Phil Davis is bottom-fishing in the financials (bold added):

We like XLF as a bet against the long-term collapse of the US banking system and you can buy that ETF for $10.80 and sell the March $10 puts and calls for $2.90, which is a net entry of $7.70 if called away at $10 (up 29%) or an average entry of $8.85 if it is put to you on March 20th, an 18% discount off the current price. As more of a gamble, we also like the UYGs, a 2x ETF that tracks the XLF and is back below $5 at $4.71 (was $65 in October 2007). While we don't expect it to go back to its highs, it won't take much improvement in the financials to rally this one so we like scaling in at this price (it may go back to $3.50 on a spike down where we'd really like them) and holding it naked or selling the March $5 puts and calls for $2 to drop the net to $2.71 (called away with a near double) or a $3.85 average entry (an 18% discount).
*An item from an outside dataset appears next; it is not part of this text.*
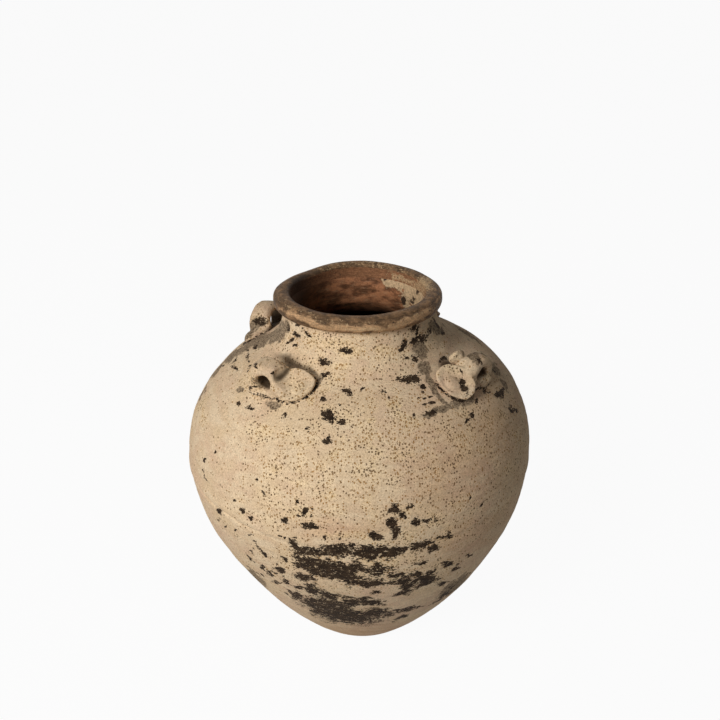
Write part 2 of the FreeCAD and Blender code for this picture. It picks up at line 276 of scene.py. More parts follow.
# how much closer the columns of a ring stand at the front than at the back
FRONT_CROWDING = 0.45


def add_mesh(name, points, faces, materials, face_material=None):
    """A smooth piece on the one body, its faces in materials by number."""
    mesh = bpy.data.meshes.new(name)
    mesh.from_pydata(points.tolist(), [], faces.tolist())
    for material in materials:
        mesh.materials.append(material)
    if face_material is not None:
        mesh.polygons.foreach_set("material_index", np.asarray(face_material, np.int32))
    mesh.polygons.foreach_set("use_smooth", np.ones(len(mesh.polygons), bool))
    mesh.update()
    mesh.set_sharp_from_angle(angle=SHARP_EDGE)
    piece = bpy.data.objects.new(name, mesh)
    bpy.context.scene.collection.objects.link(piece)
    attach(piece, "root")
    return piece


def store(piece, name, values):
    """Keep a number for each vertex, for the material to read."""
    layer = piece.data.attributes.new(name, "FLOAT", "POINT")
    layer.data.foreach_set("value", np.asarray(values, np.float32))


def ring_mesh(loop, columns):
    """Points and faces of a closed profile loop turned round the axis."""
    rows = len(loop)
    steps = np.arange(columns) / columns * 2 * math.pi
    angles = steps + FRONT_CROWDING * np.sin(steps) + math.pi / 2
    grid = np.arange(rows * columns).reshape(rows, columns)
    below, after = np.roll(grid, -1, 0), np.roll(grid, -1, 1)
    diagonal = np.roll(below, -1, 1)
    faces = np.stack([grid, after, diagonal, below], -1).reshape(-1, 4)
    points = np.stack([
        loop[:, 0, None] * np.cos(angles),
        loop[:, 0, None] * np.sin(angles),
        np.repeat(loop[:, 1, None], columns, 1),
    ], -1).reshape(-1, 3)
    return points, faces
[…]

Yes, Alcoa (AA) was terrible (but they already told us earnings would suck), but Infosys (INFY) came in with a beat this morning and we have CBSH tomorrow and JPM and BLK on Thursday and that should firm up our picture of the financials but it will be too late to buy XLF and UYG by then if I'm right!


Oddly enough, Phil seems willing to scale into a stock that could spike down 30%, when he'd find UYG even more attractive. Why not plough in at $3.50? We seem to be heading in that direction.

One caveat to the bearish market moves over the last six trading days--the 800+ point drop in the Dow has pushed the market into oversold territory according to RSI(2) and Full Stochastics. I fully agree with the bearish points of view I've been posting to the blog as of late, but I am keeping in mind that markets rarely go straight down.